| Directive |
Work out how many lines of the material below mention the word "pins"; reply with the number only.

| Material provided |
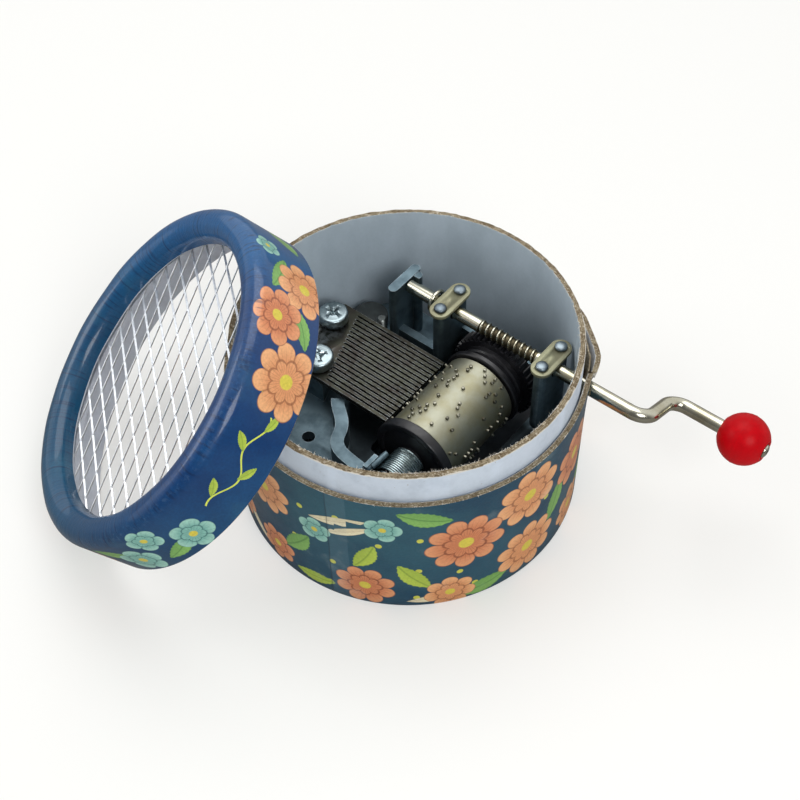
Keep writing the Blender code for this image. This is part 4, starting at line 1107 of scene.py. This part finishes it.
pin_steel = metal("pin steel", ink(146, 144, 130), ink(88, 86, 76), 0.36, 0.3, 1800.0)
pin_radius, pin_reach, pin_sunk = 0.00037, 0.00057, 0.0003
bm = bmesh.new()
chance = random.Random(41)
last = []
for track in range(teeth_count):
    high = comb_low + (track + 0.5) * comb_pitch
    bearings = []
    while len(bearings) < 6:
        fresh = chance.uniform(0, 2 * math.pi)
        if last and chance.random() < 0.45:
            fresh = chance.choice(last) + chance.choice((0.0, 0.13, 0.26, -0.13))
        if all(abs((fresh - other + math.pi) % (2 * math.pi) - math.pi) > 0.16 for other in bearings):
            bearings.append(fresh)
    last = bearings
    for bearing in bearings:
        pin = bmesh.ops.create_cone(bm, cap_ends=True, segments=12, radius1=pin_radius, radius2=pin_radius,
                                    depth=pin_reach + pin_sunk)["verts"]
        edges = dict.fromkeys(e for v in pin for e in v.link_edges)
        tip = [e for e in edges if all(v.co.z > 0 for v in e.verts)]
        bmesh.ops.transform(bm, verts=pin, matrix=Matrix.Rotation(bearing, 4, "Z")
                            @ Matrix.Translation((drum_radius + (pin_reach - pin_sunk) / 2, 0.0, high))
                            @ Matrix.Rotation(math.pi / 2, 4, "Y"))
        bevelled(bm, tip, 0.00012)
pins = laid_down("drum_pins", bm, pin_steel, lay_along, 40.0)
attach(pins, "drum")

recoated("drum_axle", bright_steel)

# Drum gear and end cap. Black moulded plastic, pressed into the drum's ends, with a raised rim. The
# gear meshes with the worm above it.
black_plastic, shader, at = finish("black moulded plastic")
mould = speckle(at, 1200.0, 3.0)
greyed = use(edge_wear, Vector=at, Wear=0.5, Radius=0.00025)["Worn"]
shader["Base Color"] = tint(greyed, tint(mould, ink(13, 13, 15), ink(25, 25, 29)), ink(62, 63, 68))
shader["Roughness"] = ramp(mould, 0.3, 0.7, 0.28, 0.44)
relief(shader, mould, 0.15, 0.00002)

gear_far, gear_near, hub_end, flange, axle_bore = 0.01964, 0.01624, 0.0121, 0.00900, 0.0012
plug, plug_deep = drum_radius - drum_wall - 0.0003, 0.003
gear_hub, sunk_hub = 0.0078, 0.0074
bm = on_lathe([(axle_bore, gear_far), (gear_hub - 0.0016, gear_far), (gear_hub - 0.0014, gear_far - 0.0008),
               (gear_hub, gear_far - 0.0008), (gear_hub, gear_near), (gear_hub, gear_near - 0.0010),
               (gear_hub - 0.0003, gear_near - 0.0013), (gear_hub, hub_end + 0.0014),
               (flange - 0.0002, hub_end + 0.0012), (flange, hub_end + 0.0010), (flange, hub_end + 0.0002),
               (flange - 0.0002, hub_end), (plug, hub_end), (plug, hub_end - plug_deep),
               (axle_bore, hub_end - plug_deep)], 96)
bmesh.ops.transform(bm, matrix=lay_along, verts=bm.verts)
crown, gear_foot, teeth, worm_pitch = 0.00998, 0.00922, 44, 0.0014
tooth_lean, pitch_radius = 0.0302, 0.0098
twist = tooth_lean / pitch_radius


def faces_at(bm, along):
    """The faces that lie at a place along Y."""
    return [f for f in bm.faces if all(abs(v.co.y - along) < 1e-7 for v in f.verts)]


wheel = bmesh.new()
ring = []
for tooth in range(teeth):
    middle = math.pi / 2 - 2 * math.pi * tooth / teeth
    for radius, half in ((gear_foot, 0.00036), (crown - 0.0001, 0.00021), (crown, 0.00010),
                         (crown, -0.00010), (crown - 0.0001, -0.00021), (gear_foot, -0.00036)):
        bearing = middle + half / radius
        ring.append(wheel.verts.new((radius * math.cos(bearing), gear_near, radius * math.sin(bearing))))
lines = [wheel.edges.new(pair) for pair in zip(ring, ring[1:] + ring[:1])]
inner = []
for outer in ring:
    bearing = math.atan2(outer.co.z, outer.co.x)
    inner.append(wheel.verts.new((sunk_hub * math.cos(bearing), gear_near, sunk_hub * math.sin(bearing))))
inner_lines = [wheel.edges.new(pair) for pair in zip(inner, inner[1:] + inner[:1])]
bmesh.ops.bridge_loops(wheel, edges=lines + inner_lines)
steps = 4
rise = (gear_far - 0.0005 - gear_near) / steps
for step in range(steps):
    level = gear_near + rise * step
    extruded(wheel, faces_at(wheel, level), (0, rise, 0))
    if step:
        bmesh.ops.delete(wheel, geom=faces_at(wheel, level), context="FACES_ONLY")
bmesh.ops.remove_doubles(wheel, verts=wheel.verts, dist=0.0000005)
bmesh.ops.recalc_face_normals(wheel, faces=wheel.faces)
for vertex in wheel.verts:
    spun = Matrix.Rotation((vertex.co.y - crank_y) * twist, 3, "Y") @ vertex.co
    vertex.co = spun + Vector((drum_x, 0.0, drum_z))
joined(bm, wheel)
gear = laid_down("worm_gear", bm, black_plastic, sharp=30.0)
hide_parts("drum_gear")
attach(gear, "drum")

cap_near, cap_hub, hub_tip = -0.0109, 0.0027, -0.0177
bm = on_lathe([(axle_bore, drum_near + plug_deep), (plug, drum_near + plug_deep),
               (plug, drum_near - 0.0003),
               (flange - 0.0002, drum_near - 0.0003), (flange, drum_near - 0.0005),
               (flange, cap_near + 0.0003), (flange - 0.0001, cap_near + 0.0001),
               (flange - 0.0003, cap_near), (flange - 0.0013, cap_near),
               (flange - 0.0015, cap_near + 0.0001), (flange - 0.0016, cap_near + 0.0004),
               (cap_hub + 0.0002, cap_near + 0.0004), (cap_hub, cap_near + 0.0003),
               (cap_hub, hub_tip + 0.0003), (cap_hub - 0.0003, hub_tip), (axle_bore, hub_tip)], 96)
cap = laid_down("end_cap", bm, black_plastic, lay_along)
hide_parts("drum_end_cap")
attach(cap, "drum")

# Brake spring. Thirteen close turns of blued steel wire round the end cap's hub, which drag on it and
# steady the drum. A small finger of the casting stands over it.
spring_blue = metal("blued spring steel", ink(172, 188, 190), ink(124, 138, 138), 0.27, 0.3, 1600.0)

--

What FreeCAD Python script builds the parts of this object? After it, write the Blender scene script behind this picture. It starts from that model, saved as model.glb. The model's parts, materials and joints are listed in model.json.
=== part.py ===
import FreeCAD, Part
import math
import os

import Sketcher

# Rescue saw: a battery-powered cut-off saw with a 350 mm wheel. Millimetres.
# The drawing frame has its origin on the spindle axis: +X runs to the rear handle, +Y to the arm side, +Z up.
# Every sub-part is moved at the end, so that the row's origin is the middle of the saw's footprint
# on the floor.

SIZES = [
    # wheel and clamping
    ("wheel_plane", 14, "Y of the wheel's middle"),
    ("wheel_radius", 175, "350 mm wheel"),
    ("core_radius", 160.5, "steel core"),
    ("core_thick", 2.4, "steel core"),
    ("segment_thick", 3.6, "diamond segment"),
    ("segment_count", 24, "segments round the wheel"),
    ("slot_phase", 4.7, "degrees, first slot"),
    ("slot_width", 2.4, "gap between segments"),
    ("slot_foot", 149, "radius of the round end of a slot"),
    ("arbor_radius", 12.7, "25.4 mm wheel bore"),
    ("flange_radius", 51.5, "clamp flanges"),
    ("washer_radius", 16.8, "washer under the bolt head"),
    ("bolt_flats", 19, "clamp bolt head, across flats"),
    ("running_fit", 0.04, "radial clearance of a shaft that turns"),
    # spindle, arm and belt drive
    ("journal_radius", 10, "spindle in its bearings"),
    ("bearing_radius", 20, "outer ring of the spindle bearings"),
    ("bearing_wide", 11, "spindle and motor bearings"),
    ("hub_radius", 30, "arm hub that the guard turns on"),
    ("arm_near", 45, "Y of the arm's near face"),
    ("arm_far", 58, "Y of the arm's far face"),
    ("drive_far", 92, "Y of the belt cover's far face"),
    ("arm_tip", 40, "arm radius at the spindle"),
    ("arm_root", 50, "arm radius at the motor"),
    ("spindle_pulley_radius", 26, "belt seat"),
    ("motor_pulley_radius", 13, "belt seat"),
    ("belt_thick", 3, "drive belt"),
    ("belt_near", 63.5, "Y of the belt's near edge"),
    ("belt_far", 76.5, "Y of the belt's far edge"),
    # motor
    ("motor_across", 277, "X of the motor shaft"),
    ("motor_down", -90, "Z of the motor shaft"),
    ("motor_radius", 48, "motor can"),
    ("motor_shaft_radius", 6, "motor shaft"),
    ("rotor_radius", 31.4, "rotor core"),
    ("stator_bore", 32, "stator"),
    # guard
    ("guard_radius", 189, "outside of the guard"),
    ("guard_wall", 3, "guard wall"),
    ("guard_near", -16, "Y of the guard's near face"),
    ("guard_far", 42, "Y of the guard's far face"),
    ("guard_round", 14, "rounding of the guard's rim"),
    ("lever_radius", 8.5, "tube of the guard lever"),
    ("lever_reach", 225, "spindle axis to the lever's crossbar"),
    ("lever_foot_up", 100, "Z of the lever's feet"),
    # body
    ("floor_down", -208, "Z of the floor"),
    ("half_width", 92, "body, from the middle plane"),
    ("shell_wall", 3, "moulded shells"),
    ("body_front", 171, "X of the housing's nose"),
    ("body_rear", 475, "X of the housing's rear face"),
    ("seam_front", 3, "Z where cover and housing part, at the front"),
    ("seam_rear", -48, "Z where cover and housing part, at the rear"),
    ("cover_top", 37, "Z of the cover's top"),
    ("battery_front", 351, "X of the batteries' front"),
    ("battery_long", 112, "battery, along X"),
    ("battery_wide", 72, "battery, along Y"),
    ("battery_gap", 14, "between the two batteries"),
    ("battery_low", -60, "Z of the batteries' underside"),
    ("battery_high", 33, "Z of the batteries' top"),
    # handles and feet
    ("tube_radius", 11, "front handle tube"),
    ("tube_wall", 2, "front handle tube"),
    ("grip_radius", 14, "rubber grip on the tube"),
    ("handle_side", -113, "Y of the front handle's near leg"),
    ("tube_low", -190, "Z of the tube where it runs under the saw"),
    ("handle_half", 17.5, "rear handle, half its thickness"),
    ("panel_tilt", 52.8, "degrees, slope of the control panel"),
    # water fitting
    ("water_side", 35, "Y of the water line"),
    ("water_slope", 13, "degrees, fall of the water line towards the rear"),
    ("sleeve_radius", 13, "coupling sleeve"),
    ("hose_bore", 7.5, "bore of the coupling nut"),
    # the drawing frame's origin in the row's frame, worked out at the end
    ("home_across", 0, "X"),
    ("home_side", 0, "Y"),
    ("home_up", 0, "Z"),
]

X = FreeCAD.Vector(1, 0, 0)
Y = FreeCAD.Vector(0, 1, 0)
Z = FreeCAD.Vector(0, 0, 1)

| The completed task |
2